Exercise details: Go from the first line to the line with "shader and coordinates." and return those lines verbatim, ends included.

#### Dataset excerpt ####

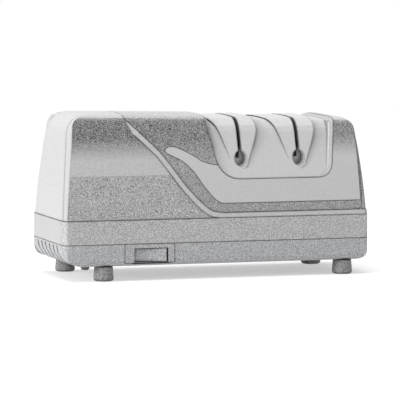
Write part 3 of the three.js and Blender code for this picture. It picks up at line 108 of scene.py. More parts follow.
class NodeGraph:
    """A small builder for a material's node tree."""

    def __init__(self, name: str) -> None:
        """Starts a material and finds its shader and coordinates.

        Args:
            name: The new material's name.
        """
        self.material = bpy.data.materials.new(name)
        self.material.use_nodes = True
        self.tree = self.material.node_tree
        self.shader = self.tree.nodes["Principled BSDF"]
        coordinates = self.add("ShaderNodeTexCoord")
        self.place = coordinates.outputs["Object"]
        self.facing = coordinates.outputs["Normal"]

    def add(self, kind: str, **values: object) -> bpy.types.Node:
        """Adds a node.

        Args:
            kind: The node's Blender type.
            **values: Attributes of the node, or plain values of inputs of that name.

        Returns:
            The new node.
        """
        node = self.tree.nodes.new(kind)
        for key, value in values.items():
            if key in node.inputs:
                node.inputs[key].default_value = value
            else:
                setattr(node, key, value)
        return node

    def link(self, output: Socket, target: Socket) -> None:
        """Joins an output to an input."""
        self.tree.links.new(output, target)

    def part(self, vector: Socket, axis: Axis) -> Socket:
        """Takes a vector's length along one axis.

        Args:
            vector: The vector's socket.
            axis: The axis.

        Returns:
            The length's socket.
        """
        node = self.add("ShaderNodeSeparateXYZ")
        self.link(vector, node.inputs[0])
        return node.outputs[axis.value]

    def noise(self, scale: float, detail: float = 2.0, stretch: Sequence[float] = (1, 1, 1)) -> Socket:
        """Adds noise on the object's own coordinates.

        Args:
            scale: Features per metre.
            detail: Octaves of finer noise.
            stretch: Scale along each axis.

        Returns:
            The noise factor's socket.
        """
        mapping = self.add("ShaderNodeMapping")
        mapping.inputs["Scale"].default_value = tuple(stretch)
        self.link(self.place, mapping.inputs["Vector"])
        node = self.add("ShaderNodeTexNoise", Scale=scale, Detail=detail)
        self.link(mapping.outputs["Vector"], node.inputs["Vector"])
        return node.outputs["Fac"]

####

Reply:
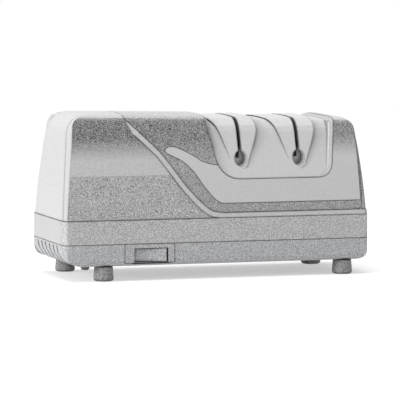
Write part 3 of the three.js and Blender code for this picture. It picks up at line 108 of scene.py. More parts follow.
class NodeGraph:
    """A small builder for a material's node tree."""

    def __init__(self, name: str) -> None:
        """Starts a material and finds its shader and coordinates.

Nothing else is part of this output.